Shorebirds were plentiful. Like this Great Egret. Look closer at the photo and you will see a Little Blue heron directly behind it and what might be a Greater Yellow Legs just to the left. But don’t quote me, as identification of shore birds are not my forte.

One enjoyable way to explore the area of the Mounds ponds is by trail bike. You can cover lots of ground while still having binoculars and camera close at hand to stop and check out the creatures you see. There are quite a few ponds there with dikes around them for easy access and observation.

Creatures come in a variety of sizes and shapes. And they co-exist. Like this alligator and the Greater Yellow Legs. The angle of this photo distorts the closeness of the two, but I still think that bird is rather brave.

The scenery in this area is breathtaking, with wide expanses of water and marsh grasses blending together. It’s quiet out here, with wind gently blowing through grasses and occasional calls of birds drifting through the area. If I had to define the term “peaceful,” this would be it. It’s a place where you can lose life’s distractions, time-commitments and “just be.”

In the photo below, a Tri-colored heron blends into its colorful surroundings, becoming at once an intricate and natural part of the scenery.

Closer to the shoreline is the famous St. Marks lighthouse. It’s located on the east side of the mouth of the St. Marks river and is second oldest light house in Florida. It opened in 1831 and has had several renovations. The lighthouse and keepers quarters were closed when we were there this past winter. The Fresnell lens in the lighthouse was removed during one of the renovations and is on display at the Visitors Center. A replica lens is now in its place in the lighthouse and is lit seasonally according to the US Fish & Wildlife Service website.

On the shoreline beneath that lighthouse, shorebirds are prolific. Bonaparte’s Gull, Terns of several species, Sandpipers, Plovers and others.

I was fortunate to be able to photograph a Piping Plover. Note the bands on both legs. After a bit of research, I was able to report this little guy to the USGS for their banding project research.

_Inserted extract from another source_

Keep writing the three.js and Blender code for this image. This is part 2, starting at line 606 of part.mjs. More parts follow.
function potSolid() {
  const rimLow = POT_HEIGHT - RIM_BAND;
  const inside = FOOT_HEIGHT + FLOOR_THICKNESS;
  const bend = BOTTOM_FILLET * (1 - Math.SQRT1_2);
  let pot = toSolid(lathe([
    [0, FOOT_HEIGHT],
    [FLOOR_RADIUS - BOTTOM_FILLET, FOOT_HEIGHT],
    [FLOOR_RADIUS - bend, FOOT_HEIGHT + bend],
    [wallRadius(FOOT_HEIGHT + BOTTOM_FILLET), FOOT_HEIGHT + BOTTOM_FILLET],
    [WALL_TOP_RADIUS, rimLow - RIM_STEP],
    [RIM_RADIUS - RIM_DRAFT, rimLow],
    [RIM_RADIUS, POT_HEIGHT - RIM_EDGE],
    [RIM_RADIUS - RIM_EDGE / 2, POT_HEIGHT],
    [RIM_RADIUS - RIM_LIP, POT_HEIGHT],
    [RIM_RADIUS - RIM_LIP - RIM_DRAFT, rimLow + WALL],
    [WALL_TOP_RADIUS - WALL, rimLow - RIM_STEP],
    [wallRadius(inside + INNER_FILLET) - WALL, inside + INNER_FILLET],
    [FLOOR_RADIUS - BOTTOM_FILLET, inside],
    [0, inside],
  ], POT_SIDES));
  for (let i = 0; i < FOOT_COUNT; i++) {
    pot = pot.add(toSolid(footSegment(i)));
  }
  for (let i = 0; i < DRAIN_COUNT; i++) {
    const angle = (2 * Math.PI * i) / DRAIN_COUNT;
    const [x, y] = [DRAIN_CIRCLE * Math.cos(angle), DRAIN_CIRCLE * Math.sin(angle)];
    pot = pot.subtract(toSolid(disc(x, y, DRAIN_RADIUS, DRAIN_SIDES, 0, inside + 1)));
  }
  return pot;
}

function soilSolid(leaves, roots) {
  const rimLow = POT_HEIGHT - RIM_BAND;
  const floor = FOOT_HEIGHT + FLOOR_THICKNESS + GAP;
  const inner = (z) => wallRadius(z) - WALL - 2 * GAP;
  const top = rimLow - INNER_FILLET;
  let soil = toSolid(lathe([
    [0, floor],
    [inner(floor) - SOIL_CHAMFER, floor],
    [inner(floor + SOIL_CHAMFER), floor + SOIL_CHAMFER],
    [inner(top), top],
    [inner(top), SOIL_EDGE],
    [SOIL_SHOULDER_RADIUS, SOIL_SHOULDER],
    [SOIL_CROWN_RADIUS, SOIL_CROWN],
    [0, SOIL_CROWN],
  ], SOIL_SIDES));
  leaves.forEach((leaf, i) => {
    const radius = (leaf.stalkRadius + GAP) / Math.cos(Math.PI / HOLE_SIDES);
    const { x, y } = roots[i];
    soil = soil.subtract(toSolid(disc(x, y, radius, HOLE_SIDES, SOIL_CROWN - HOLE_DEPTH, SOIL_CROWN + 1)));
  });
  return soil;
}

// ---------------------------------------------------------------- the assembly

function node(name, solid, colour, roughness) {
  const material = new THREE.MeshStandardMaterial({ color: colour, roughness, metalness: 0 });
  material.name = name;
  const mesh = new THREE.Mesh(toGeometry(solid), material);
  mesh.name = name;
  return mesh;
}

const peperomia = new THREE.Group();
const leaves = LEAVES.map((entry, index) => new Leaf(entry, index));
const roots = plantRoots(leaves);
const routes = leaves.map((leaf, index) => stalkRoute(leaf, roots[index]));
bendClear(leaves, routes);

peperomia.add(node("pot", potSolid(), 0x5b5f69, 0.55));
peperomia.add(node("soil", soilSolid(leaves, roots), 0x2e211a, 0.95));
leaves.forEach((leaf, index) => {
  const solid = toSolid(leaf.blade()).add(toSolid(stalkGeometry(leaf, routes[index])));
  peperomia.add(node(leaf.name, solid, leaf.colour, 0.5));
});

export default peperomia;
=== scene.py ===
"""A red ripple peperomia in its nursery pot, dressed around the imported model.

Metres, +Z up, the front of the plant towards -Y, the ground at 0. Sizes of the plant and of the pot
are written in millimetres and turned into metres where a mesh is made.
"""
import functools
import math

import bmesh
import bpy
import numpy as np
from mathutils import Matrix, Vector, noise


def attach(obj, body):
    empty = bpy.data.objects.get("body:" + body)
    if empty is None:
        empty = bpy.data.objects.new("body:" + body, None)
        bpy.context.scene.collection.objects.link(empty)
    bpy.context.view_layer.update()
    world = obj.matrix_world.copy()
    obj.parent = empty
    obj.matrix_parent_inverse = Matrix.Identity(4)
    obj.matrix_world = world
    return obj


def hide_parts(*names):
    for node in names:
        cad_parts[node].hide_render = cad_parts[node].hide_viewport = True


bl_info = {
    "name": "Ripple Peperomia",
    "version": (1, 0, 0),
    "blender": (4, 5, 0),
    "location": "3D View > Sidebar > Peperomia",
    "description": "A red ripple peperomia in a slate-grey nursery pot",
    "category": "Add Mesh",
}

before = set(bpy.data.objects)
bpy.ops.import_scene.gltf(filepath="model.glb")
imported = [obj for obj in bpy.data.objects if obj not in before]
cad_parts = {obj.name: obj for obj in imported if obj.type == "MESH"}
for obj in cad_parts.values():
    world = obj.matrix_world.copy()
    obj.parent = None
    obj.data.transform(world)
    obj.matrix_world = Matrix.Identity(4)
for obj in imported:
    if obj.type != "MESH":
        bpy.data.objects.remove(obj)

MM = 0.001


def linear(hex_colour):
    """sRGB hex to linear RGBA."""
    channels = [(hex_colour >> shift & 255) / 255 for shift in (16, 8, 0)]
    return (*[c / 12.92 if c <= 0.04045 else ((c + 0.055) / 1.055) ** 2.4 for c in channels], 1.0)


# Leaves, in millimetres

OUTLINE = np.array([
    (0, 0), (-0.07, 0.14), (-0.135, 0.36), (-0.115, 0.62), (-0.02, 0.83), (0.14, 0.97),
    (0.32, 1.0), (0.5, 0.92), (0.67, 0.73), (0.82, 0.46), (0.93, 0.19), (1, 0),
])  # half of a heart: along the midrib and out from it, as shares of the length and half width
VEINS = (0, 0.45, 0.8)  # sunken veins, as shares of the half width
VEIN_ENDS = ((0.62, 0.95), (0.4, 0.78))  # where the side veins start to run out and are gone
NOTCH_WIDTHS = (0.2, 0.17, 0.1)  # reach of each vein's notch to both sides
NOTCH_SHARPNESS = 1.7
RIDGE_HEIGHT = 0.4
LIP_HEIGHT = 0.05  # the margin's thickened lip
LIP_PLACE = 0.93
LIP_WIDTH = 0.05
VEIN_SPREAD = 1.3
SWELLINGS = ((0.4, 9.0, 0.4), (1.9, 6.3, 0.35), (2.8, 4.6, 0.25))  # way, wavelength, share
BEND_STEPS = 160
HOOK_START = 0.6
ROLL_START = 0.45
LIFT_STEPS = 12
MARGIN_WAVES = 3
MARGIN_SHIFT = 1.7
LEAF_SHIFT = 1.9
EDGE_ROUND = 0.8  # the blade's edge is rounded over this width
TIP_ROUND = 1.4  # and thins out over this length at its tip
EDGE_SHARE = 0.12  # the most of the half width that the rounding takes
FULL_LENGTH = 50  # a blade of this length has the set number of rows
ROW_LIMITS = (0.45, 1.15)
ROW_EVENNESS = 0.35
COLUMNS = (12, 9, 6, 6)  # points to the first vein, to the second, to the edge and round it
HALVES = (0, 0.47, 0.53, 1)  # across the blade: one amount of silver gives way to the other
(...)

Coastal populations of the Piping Plover are considered threatened here, while inland populations are considered endangered.

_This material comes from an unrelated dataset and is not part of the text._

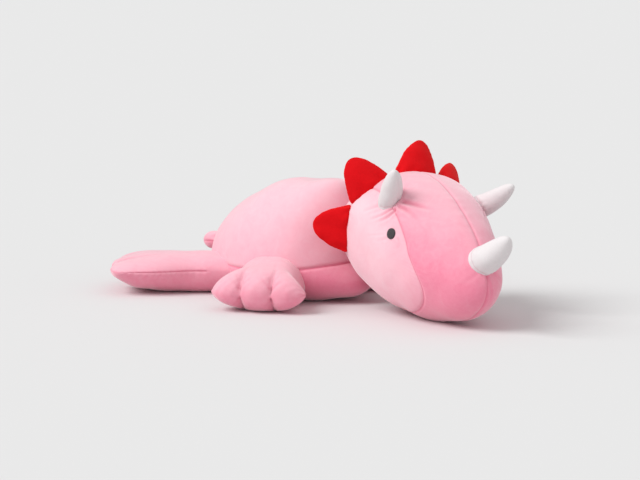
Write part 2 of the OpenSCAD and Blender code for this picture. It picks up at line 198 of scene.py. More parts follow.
# each panel's pile lies its own way, and it looks paler where it is seen along the fibres: how pale
# each panel is, how much more the face is toward the brow, and how much more anything is on top
layOfPile = {
    "other": 0.3, "back": 0.52, "belly": 0.05, "face": 0.02, "brow": 0.3, "cheek": 0.85, "leg": 0.3,
    "up": 0.32,
}


def makePlush(name):
    # short pile: a fine mottle of fibre tips over a slower drift of the nap, darker down in the seams
    look = plush[name]
    n = Nodes(name)
    tips = n.noise(look["pileSize"], 3, 0.65)
    clumps = n.noise(260, 3, 0.6, 0.6)
    nap = n.noise(look["napSize"], 3, 0.55, 1.2)
    drift = n.noise(9, 2, 0.5, 0.4)
    colour = n.mix(n.ramp(clumps, 0.25, 0.75), linear(*look["pileDeep"]), linear(*look["pile"]))
    colour = n.mix(n.math("MULTIPLY", n.ramp(nap, 0.35, 0.7), 0.35), colour, linear(*look["pile"]))
    colour = n.mix(n.math("MULTIPLY", n.ramp(drift, 0.35, 0.65), 0.12), colour, linear(*look["pileDeep"]))
    lay = n.add("ShaderNodeAttribute", attribute_name="brushed")
    streak = n.math("ADD", lay.outputs["Fac"], n.math("MULTIPLY", n.math("SUBTRACT", nap, 0.5), 0.3))
    colour = n.mix(streak, colour, linear(*look["brushed"]))
    seam = n.add("ShaderNodeAttribute", attribute_name="seamShade")
    colour = n.mix(seam.outputs["Fac"], colour, linear(*look["crease"]))
    n.join(colour, n.shader.inputs["Base Color"])
    n.shader.inputs["Roughness"].default_value = 0.95
    n.shader.inputs["Specular IOR Level"].default_value = 0.15
    n.shader.inputs["Sheen Weight"].default_value = look["sheen"]
    n.shader.inputs["Sheen Roughness"].default_value = 0.45
    n.shader.inputs["Sheen Tint"].default_value = linear(*look["sheenTint"])
    soft = n.bump(clumps, 0.18, 0.0004)
    soft = n.bump(nap, 0.16, 0.0010, soft)
    n.join(n.bump(tips, 0.4, 0.0003, soft), n.shader.inputs["Normal"])
    return n.material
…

Here’s another shorebird I rarely see, the American Oystercatcher. It favors coastal areas with sand and shell beaches as well as salt water marsh areas. And yes, it does eat oysters as well as clams and other mollusks. This is a poor photo, even with a super zoom lens. These guys were quite shy.

The Wildlife Refuge sports not only coastal areas but also inland lakes. If you bring your canoe, Otter Lake is a wonderful place to spend a quiet morning. Its banks are entirely lined with Bald Cypress trees, draped with Spanish moss swaying in the breeze overhead. Its deep blue waters encourages one to paddle gently, hugging the shoreline and exploring its depths.

Osprey love this lake. Seems it’s the perfect habitat to raise their young. Great nesting areas and plenty of fish. We saw at least a dozen Osprey nests while we paddled the shore.

Osprey nests are typically found in tall trees or other structures which provide good visibility for the pair to protect their nest. At Otter Lake, many nests could be found high atop dead trees lining the lake. Nests are typically built of sticks with grasses, bark and other materials lining the inside. It is common for osprey to return to the same nest the following year. Osprey are largely monogamous.

Osprey are beautiful birds of prey. These raptors can be up to two feet in length and have a six-foot wingspan. Their diet is almost exclusively fish. I’ve read they dive for fish feet first. And they are exquisite creatures when in flight. Note the coloration of the wings in the photo below.

Otter Lake also sported a few other “black and white” birds. Wood Storks. These huge birds that can be four feet tall with five-feet wingspans. They nest in colonies in Winter and Spring in Florida. Their diet is primarily fish, but they also eat other small aquatic creatures, even baby alligators. They’re the only native stork in North America. I think they have a rather “prehistoric” look, but perhaps that’s why I am drawn to them. I don’t think many would call them beautiful.

And before we leave the wildlife refuge, I’d like to provide you with just one more look. This one impressed me with its color vibrancy. The green adorning the rocks could have been angel hair, it looked that soft and silky.

I hope you’ve enjoyed this brief look at the St. Marks National Wildlife Refuge. It’s a truly wondrous area that has so much to explore. I know it’s on my list to visit again in the future. I hope it’s now on yours.